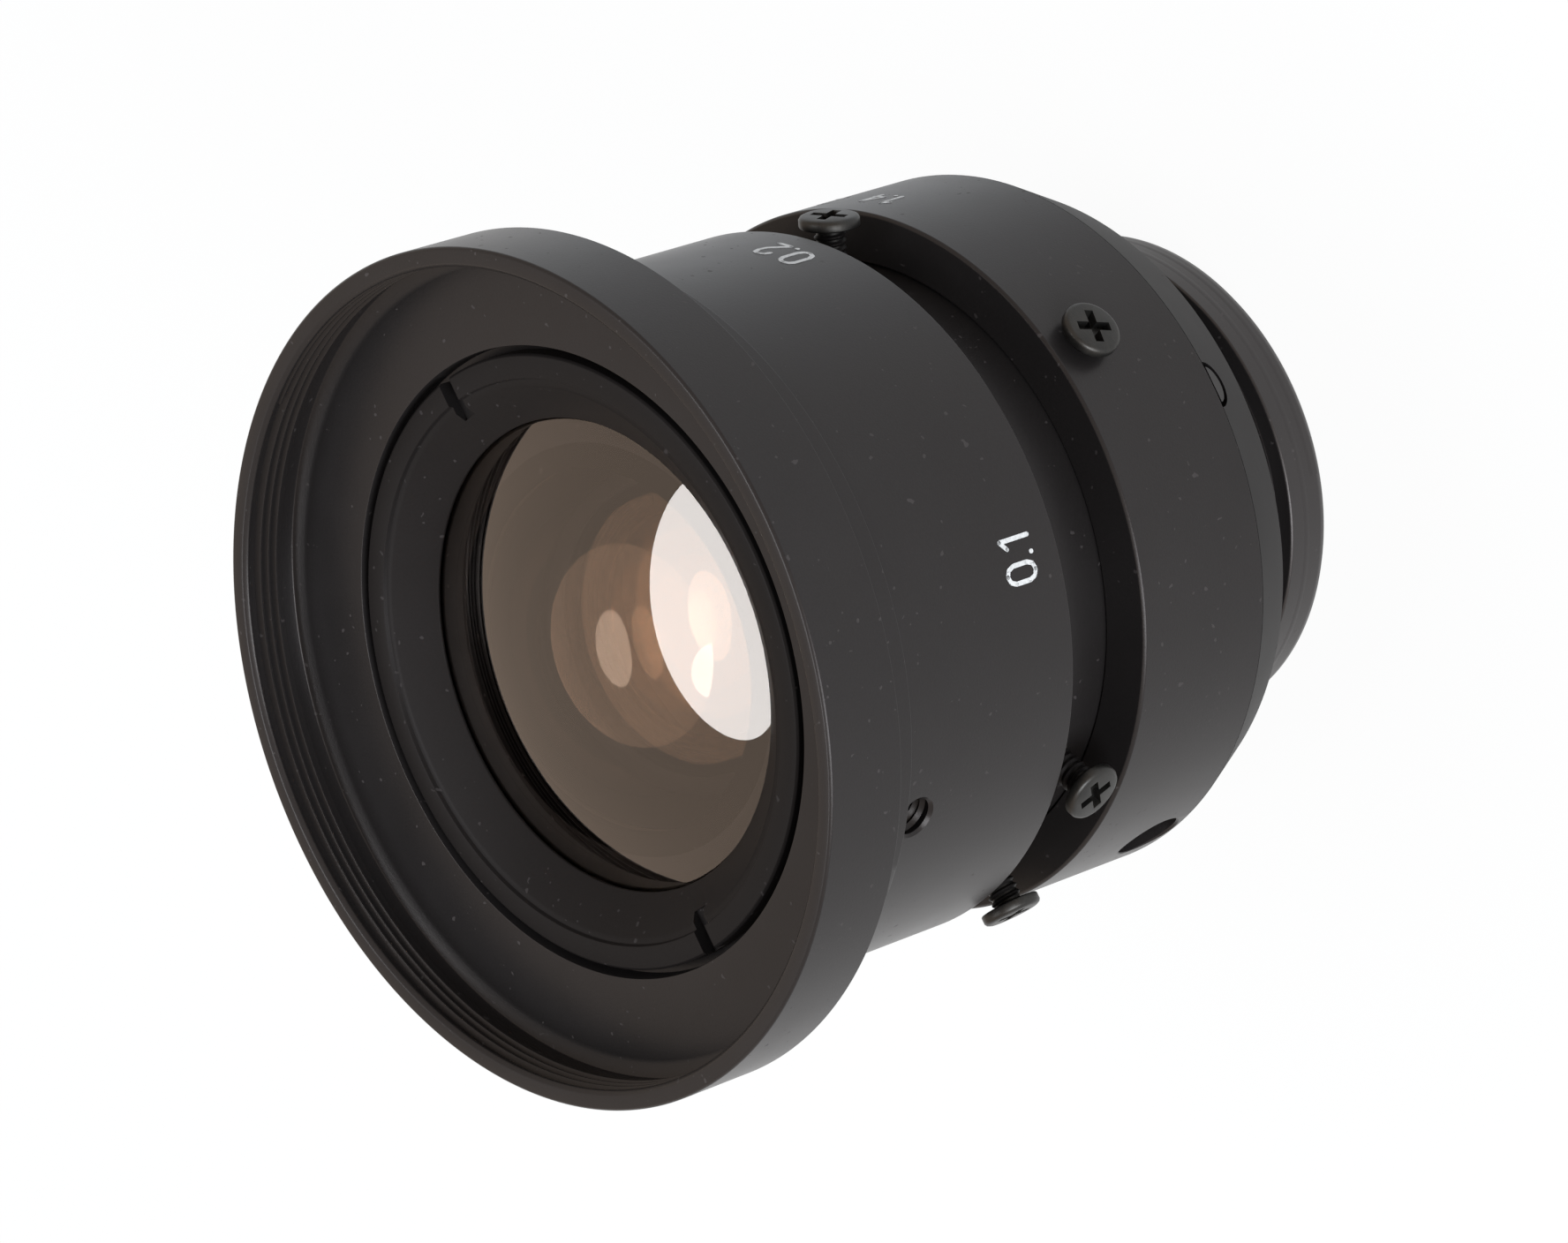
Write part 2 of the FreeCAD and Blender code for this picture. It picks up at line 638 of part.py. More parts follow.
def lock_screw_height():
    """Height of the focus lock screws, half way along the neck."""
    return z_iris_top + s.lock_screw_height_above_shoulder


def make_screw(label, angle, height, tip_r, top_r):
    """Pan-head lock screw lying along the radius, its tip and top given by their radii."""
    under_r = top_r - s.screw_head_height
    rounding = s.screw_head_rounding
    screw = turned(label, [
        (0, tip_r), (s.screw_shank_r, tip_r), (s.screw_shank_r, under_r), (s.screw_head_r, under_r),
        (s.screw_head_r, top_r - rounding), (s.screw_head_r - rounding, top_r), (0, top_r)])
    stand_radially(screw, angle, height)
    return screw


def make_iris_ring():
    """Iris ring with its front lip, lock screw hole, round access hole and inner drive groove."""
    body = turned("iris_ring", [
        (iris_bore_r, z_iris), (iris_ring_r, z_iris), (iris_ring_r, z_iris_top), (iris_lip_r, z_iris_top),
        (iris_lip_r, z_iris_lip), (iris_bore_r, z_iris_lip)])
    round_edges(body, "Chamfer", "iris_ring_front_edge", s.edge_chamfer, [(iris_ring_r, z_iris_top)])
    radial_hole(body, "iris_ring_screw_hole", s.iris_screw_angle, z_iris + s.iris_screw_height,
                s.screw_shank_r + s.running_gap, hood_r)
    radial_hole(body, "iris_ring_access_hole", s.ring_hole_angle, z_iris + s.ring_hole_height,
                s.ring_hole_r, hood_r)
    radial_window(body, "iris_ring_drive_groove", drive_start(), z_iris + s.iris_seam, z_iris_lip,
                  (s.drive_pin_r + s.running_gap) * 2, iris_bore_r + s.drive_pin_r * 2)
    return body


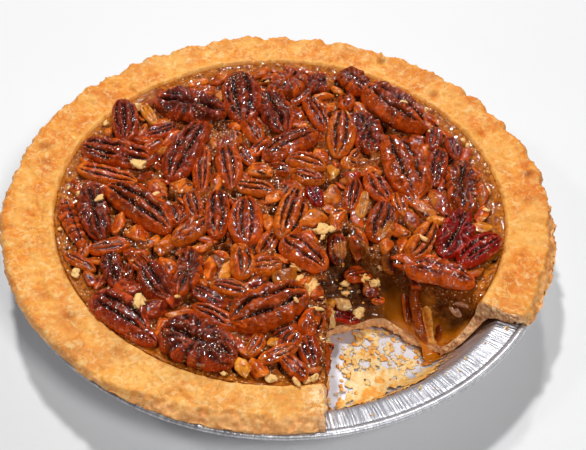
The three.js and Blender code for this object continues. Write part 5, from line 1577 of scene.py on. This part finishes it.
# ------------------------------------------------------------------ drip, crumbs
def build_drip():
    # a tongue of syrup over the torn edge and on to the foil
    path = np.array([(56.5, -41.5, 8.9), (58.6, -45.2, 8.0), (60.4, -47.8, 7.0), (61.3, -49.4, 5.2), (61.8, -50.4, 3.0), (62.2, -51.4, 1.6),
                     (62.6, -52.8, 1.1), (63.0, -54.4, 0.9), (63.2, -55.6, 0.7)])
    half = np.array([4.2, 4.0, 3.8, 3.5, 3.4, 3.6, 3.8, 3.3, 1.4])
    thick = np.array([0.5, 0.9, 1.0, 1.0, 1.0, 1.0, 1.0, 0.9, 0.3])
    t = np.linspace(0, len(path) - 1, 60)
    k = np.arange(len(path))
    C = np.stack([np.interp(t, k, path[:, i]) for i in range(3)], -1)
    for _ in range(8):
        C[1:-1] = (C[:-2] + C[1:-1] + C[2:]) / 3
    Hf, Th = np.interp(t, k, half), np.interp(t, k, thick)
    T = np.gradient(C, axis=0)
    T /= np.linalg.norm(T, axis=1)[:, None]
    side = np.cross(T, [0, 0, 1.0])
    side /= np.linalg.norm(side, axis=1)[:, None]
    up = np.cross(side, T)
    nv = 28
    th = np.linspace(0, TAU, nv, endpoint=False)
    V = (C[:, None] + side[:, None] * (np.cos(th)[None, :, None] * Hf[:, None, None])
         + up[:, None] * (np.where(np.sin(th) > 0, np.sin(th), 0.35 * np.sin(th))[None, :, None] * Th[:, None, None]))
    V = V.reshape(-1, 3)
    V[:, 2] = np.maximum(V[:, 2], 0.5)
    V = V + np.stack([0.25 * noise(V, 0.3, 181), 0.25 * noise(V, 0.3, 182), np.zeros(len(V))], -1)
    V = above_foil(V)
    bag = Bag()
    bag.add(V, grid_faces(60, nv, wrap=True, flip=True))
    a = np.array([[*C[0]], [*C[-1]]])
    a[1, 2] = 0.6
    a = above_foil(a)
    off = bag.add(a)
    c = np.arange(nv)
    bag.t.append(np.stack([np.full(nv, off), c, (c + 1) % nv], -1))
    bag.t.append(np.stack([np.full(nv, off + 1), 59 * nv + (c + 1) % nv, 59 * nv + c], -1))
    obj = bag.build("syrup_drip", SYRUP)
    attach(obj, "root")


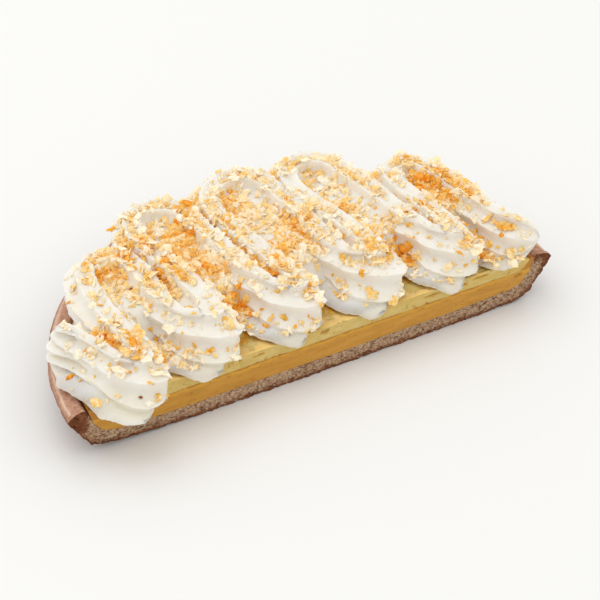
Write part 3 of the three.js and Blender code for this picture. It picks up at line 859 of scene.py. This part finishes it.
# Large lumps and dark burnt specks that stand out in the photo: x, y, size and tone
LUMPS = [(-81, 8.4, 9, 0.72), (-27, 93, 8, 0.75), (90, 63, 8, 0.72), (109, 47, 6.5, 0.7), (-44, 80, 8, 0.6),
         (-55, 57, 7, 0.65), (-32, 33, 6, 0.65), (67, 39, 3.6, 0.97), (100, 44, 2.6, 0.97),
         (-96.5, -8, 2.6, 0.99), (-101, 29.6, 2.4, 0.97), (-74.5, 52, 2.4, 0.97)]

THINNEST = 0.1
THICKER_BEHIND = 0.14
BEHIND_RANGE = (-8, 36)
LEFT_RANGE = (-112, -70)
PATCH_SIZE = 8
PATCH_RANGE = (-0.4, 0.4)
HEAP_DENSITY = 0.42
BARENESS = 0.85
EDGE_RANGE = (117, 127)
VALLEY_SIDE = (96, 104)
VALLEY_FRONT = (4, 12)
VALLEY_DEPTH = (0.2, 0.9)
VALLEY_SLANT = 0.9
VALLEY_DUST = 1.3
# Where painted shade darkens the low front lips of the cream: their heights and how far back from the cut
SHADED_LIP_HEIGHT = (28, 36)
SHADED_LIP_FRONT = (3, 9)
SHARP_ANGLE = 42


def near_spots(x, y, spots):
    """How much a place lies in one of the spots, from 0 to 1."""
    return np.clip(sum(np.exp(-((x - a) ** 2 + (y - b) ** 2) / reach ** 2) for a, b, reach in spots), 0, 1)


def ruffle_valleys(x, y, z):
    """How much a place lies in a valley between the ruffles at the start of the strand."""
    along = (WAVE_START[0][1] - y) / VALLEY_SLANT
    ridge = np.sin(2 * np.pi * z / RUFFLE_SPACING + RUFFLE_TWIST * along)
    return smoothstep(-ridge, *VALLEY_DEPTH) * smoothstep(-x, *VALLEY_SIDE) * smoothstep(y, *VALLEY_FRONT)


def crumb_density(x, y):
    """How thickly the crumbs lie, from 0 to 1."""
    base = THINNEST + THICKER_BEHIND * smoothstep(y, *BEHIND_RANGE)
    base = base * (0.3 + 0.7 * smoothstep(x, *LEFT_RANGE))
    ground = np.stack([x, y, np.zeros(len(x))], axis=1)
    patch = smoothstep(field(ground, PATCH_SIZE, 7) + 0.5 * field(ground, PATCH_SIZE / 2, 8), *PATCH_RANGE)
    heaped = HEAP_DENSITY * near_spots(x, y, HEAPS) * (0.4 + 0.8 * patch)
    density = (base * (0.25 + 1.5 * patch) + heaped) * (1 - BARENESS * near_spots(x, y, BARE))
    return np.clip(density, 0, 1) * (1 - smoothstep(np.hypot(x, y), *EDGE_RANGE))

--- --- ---

● Task goal:
The data above must be returned in full, exactly as written.

● Solution:
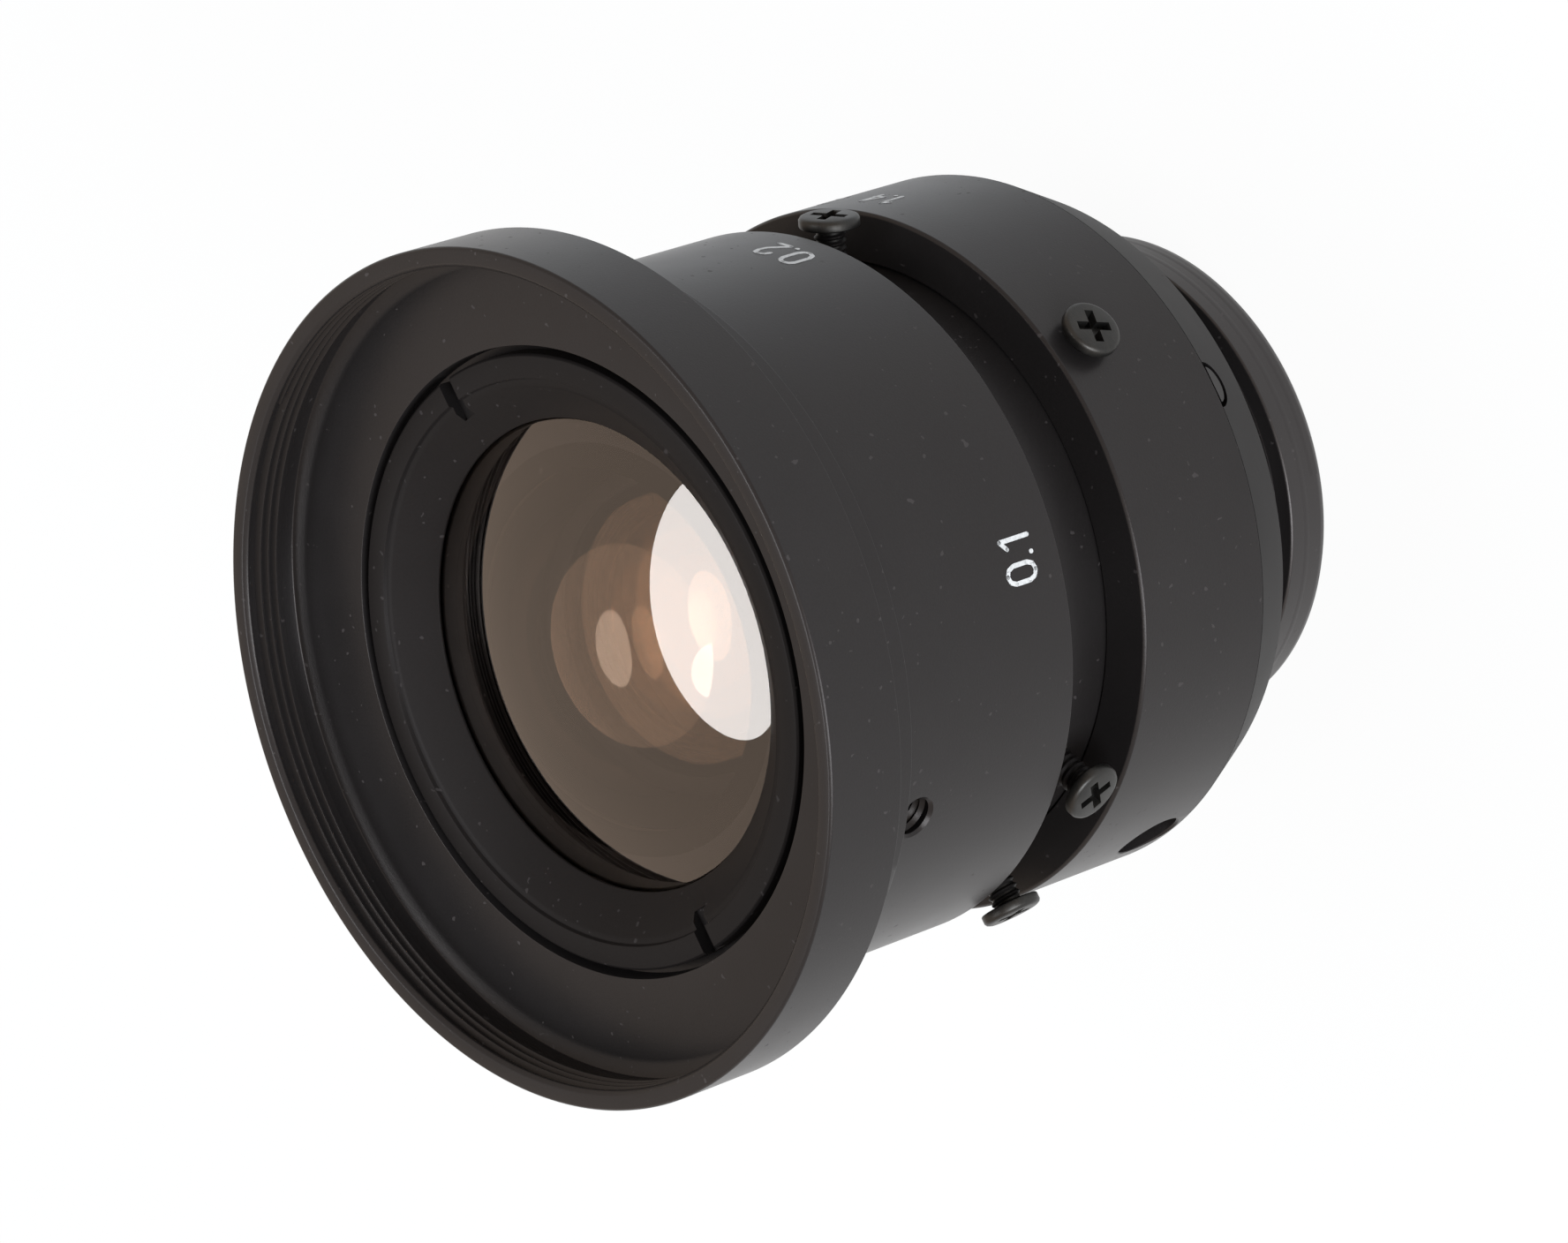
Write part 2 of the FreeCAD and Blender code for this picture. It picks up at line 638 of part.py. More parts follow.
def lock_screw_height():
    """Height of the focus lock screws, half way along the neck."""
    return z_iris_top + s.lock_screw_height_above_shoulder


def make_screw(label, angle, height, tip_r, top_r):
    """Pan-head lock screw lying along the radius, its tip and top given by their radii."""
    under_r = top_r - s.screw_head_height
    rounding = s.screw_head_rounding
    screw = turned(label, [
        (0, tip_r), (s.screw_shank_r, tip_r), (s.screw_shank_r, under_r), (s.screw_head_r, under_r),
        (s.screw_head_r, top_r - rounding), (s.screw_head_r - rounding, top_r), (0, top_r)])
    stand_radially(screw, angle, height)
    return screw


def make_iris_ring():
    """Iris ring with its front lip, lock screw hole, round access hole and inner drive groove."""
    body = turned("iris_ring", [
        (iris_bore_r, z_iris), (iris_ring_r, z_iris), (iris_ring_r, z_iris_top), (iris_lip_r, z_iris_top),
        (iris_lip_r, z_iris_lip), (iris_bore_r, z_iris_lip)])
    round_edges(body, "Chamfer", "iris_ring_front_edge", s.edge_chamfer, [(iris_ring_r, z_iris_top)])
    radial_hole(body, "iris_ring_screw_hole", s.iris_screw_angle, z_iris + s.iris_screw_height,
                s.screw_shank_r + s.running_gap, hood_r)
    radial_hole(body, "iris_ring_access_hole", s.ring_hole_angle, z_iris + s.ring_hole_height,
                s.ring_hole_r, hood_r)
    radial_window(body, "iris_ring_drive_groove", drive_start(), z_iris + s.iris_seam, z_iris_lip,
                  (s.drive_pin_r + s.running_gap) * 2, iris_bore_r + s.drive_pin_r * 2)
    return body


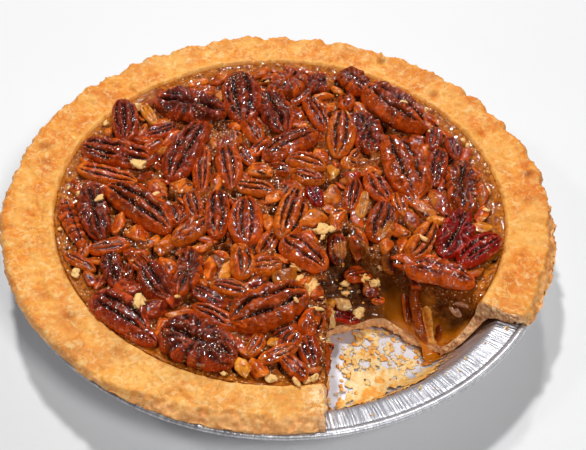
The three.js and Blender code for this object continues. Write part 5, from line 1577 of scene.py on. This part finishes it.
# ------------------------------------------------------------------ drip, crumbs
def build_drip():
    # a tongue of syrup over the torn edge and on to the foil
    path = np.array([(56.5, -41.5, 8.9), (58.6, -45.2, 8.0), (60.4, -47.8, 7.0), (61.3, -49.4, 5.2), (61.8, -50.4, 3.0), (62.2, -51.4, 1.6),
                     (62.6, -52.8, 1.1), (63.0, -54.4, 0.9), (63.2, -55.6, 0.7)])
    half = np.array([4.2, 4.0, 3.8, 3.5, 3.4, 3.6, 3.8, 3.3, 1.4])
    thick = np.array([0.5, 0.9, 1.0, 1.0, 1.0, 1.0, 1.0, 0.9, 0.3])
    t = np.linspace(0, len(path) - 1, 60)
    k = np.arange(len(path))
    C = np.stack([np.interp(t, k, path[:, i]) for i in range(3)], -1)
    for _ in range(8):
        C[1:-1] = (C[:-2] + C[1:-1] + C[2:]) / 3
    Hf, Th = np.interp(t, k, half), np.interp(t, k, thick)
    T = np.gradient(C, axis=0)
    T /= np.linalg.norm(T, axis=1)[:, None]
    side = np.cross(T, [0, 0, 1.0])
    side /= np.linalg.norm(side, axis=1)[:, None]
    up = np.cross(side, T)
    nv = 28
    th = np.linspace(0, TAU, nv, endpoint=False)
    V = (C[:, None] + side[:, None] * (np.cos(th)[None, :, None] * Hf[:, None, None])
         + up[:, None] * (np.where(np.sin(th) > 0, np.sin(th), 0.35 * np.sin(th))[None, :, None] * Th[:, None, None]))
    V = V.reshape(-1, 3)
    V[:, 2] = np.maximum(V[:, 2], 0.5)
    V = V + np.stack([0.25 * noise(V, 0.3, 181), 0.25 * noise(V, 0.3, 182), np.zeros(len(V))], -1)
    V = above_foil(V)
    bag = Bag()
    bag.add(V, grid_faces(60, nv, wrap=True, flip=True))
    a = np.array([[*C[0]], [*C[-1]]])
    a[1, 2] = 0.6
    a = above_foil(a)
    off = bag.add(a)
    c = np.arange(nv)
    bag.t.append(np.stack([np.full(nv, off), c, (c + 1) % nv], -1))
    bag.t.append(np.stack([np.full(nv, off + 1), 59 * nv + (c + 1) % nv, 59 * nv + c], -1))
    obj = bag.build("syrup_drip", SYRUP)
    attach(obj, "root")


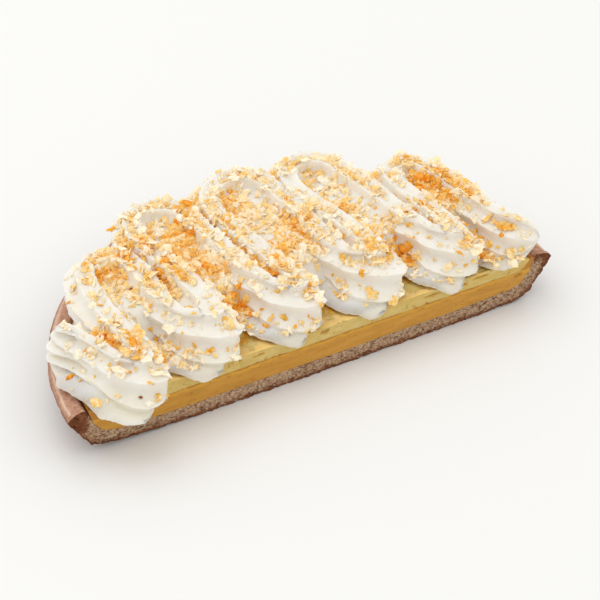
Write part 3 of the three.js and Blender code for this picture. It picks up at line 859 of scene.py. This part finishes it.
# Large lumps and dark burnt specks that stand out in the photo: x, y, size and tone
LUMPS = [(-81, 8.4, 9, 0.72), (-27, 93, 8, 0.75), (90, 63, 8, 0.72), (109, 47, 6.5, 0.7), (-44, 80, 8, 0.6),
         (-55, 57, 7, 0.65), (-32, 33, 6, 0.65), (67, 39, 3.6, 0.97), (100, 44, 2.6, 0.97),
         (-96.5, -8, 2.6, 0.99), (-101, 29.6, 2.4, 0.97), (-74.5, 52, 2.4, 0.97)]

THINNEST = 0.1
THICKER_BEHIND = 0.14
BEHIND_RANGE = (-8, 36)
LEFT_RANGE = (-112, -70)
PATCH_SIZE = 8
PATCH_RANGE = (-0.4, 0.4)
HEAP_DENSITY = 0.42
BARENESS = 0.85
EDGE_RANGE = (117, 127)
VALLEY_SIDE = (96, 104)
VALLEY_FRONT = (4, 12)
VALLEY_DEPTH = (0.2, 0.9)
VALLEY_SLANT = 0.9
VALLEY_DUST = 1.3
# Where painted shade darkens the low front lips of the cream: their heights and how far back from the cut
SHADED_LIP_HEIGHT = (28, 36)
SHADED_LIP_FRONT = (3, 9)
SHARP_ANGLE = 42


def near_spots(x, y, spots):
    """How much a place lies in one of the spots, from 0 to 1."""
    return np.clip(sum(np.exp(-((x - a) ** 2 + (y - b) ** 2) / reach ** 2) for a, b, reach in spots), 0, 1)


def ruffle_valleys(x, y, z):
    """How much a place lies in a valley between the ruffles at the start of the strand."""
    along = (WAVE_START[0][1] - y) / VALLEY_SLANT
    ridge = np.sin(2 * np.pi * z / RUFFLE_SPACING + RUFFLE_TWIST * along)
    return smoothstep(-ridge, *VALLEY_DEPTH) * smoothstep(-x, *VALLEY_SIDE) * smoothstep(y, *VALLEY_FRONT)


def crumb_density(x, y):
    """How thickly the crumbs lie, from 0 to 1."""
    base = THINNEST + THICKER_BEHIND * smoothstep(y, *BEHIND_RANGE)
    base = base * (0.3 + 0.7 * smoothstep(x, *LEFT_RANGE))
    ground = np.stack([x, y, np.zeros(len(x))], axis=1)
    patch = smoothstep(field(ground, PATCH_SIZE, 7) + 0.5 * field(ground, PATCH_SIZE / 2, 8), *PATCH_RANGE)
    heaped = HEAP_DENSITY * near_spots(x, y, HEAPS) * (0.4 + 0.8 * patch)
    density = (base * (0.25 + 1.5 * patch) + heaped) * (1 - BARENESS * near_spots(x, y, BARE))
    return np.clip(density, 0, 1) * (1 - smoothstep(np.hypot(x, y), *EDGE_RANGE))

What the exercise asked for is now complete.